Bell X1 was a similarly frustrating affair. Lots of annoying blues, a light under singer, Paul Noonan, that cast a shadow on the microphone up his face for many shots that managed to focus properly. The surrounding band members were very much in the shadows so it was definitely a case of the Paul Noonan show, as it was barely worth trying to snap the other band members.
My final Plec Picks shoot was with Fangclub. It was to be done on a weeknight and the weather wasn't looking good for the chosen night during the planning stage, so I paniced to find an indoor location I could use that would suit. It was tough. I settled on reserving the downstairs in one of my local pubs, The Black Sheep. I was told it would be empty but when we all arrived there was a bunch of people dotted around the place, getting away from the busy upstairs bar. The walls were plastered with craft beer logos which wouldn't have been a good look so I opted to use the blank walls by the stairwell. As the feature interview took place I set up my strobist gear, starting with a gelled flash to light up the backdrop.
The corner of the stairwell was the darkest part of that area and worked the best, so I got Kevin, Dara and Steven to squeeze in and pose. With the interview over I asked Bernard, from team GP, to hold the flash & softbox overhead as I snapped as it was easier than using the tripod, and keeping it stable on the step. I tried a red gel for some additional shots before moving the guys out on to the street since the rain had stayed away. I switched to the telephoto lens in order to try get a bokeh effect with the lights at the end of Capel St.
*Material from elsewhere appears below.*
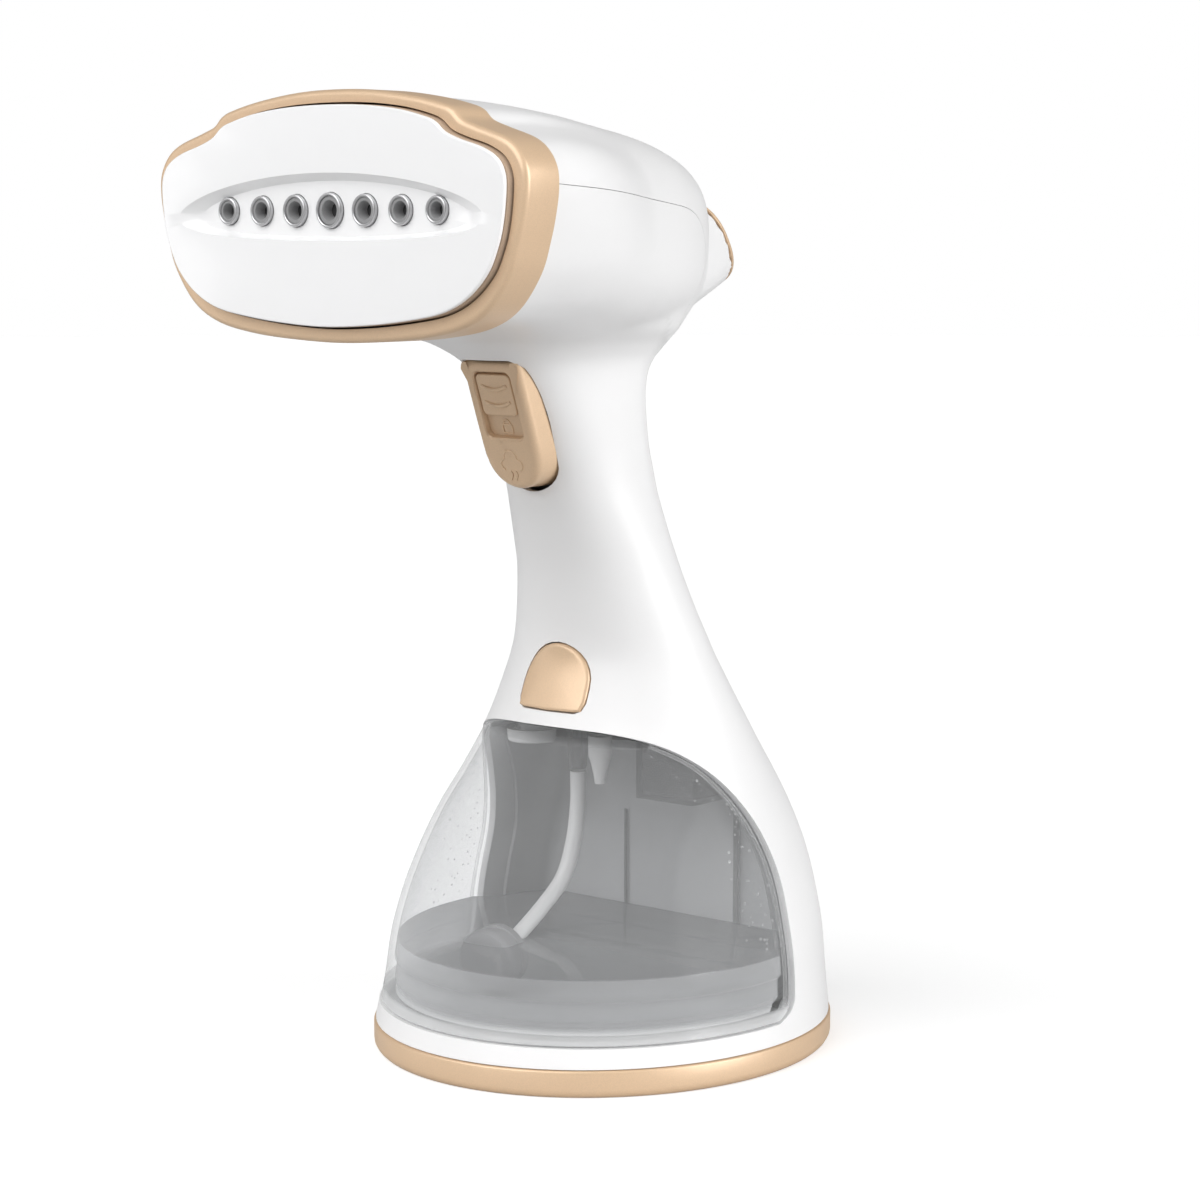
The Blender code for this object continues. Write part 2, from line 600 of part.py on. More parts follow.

During the final set up the cold was beginning to get to us so we finished up after a few shots there. The biggest obstacle in post processing was editing the corner of the wall that was behind the guys. Making the colour blend was the frustrating part. It seemed like it would be an easy job at the time of shooting but it was a bit time consuming and headache inducing. Overall it was another shoot I was satisfied with and brought to a close a busy January.